A pension plan is retirement plan set up by an employer or a group of employers and a union, that typically provides lifetime income for covered employees at a certain retirement age. The U.S. Department of Labor has a fact sheet that explains the differences between pensions and retirement savings plans, such as 401(k), profit sharing, and 403(b) plans.
A pension plan is a contract and each plan is different. Generally speaking, if your pension plan is paid by your employer or former employer, the plan’s rules most likely will say that your pension will be temporarily stopped if you go back to work for the same employer. If you are covered by a plan run by a union and employers, your plan may suspend your pension benefits if you return to work. To understand the exact rules of your plan, review the “Summary Plan Description” and the plan document itself.
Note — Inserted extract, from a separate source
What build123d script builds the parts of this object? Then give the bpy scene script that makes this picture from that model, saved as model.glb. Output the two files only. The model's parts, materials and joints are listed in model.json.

Pension plans and insurers make errors in calculating benefit amounts that may not be discovered for years. Many plans and insurance policies also have “offsets” for other types of income such as Social Security Disability benefits and seek to recoup alleged “overpayments” that result from other income or calculation errors. If a plan or insurance company asserts an overpayment claim, you should contact Berman Legal or another attorney who specializes in employee benefits law.
Federal law sets limits each on how much can be put in 401(k). Check the IRS website.
For individuals in employer sponsored pension plans that offer lifetime monthly benefits, the law allows these plans to set a retirement age no higher than age 65. Plans can offer monthly benefits at an earlier age, in which case the Summary Plan Description (SPD) must explain the rules. To find out whether your pension plan provides retirement benefits prior to age 65, at a full or reduced amount, you should contact your pension plan and request the SPD.
There is a recent trend among employers to transfer their pension plan funds to insurance companies. Instead of federally guaranteed pensions, retirees receive “annuities.” This is sometimes called risk transfer or de-risking since the company no longer is responsible for paying benefits. Your pension benefit should not change, but the protections you will receive if something goes wrong will be different.
Yes, retirement benefits can be divided at divorce, but the divorce decree must specifically address the pension, 401(k) or other retirement plan and how it should be divided. You will also need a separate court order directing the retirement plan to pay the benefit to you.